A stronger takeaway sounds like this:
- In 7 of 9 interviews, CSMs tracked renewal risk in spreadsheets plus Slack follow-ups
- The pain peaked 30 to 45 days before renewal when account context was scattered across systems
- Managers cared less about "alerts" and more about having a consistent review process for at-risk accounts
- Individual CSMs felt the workflow pain, but directors owned budget and needed evidence that the process would improve forecast accuracy
Now you have something usable:
- A clearer ICP
- A clearer trigger moment
- A better positioning angle
- A better sense of user vs buyer needs
That is what good discovery should produce.
A simple founder workflow to follow
If you want a lightweight process, use this:
- Write down your top 3 riskiest assumptions.
- Choose one segment to interview first.
- Recruit 5 to 8 people who recently experienced the problem.
- Use a guide focused on past behavior.
- Record the interview if they consent, and take light notes.
- Debrief immediately after each interview.

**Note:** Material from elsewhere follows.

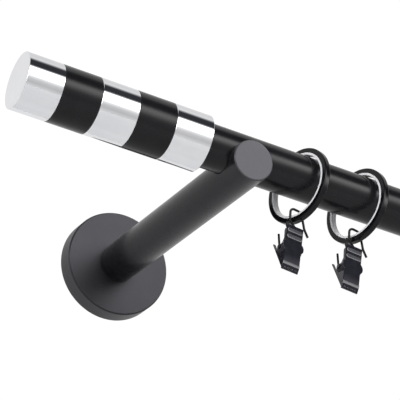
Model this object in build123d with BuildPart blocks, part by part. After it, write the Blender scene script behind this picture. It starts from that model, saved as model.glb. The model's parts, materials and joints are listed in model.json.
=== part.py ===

- Review patterns after every few conversations.
- Update your ICP, problem statement, messaging, or roadmap based on evidence.
- Repeat with the next segment or assumption.
That rhythm is simple enough for founders to maintain and disciplined enough to produce useful insight.
Final takeaway
Customer discovery interviews are not a formality before building. They are one of the few ways founders can learn what is actually true before spending months on the wrong product.
If you do them well, you will get more than quotes for a pitch deck. You will learn how customers describe the problem, when it becomes urgent, what they do today, what they have already tried, and what would make them change. That is the foundation for product-market fit.
The hard part is not getting people to talk. It is staying curious long enough to hear something that challenges your idea.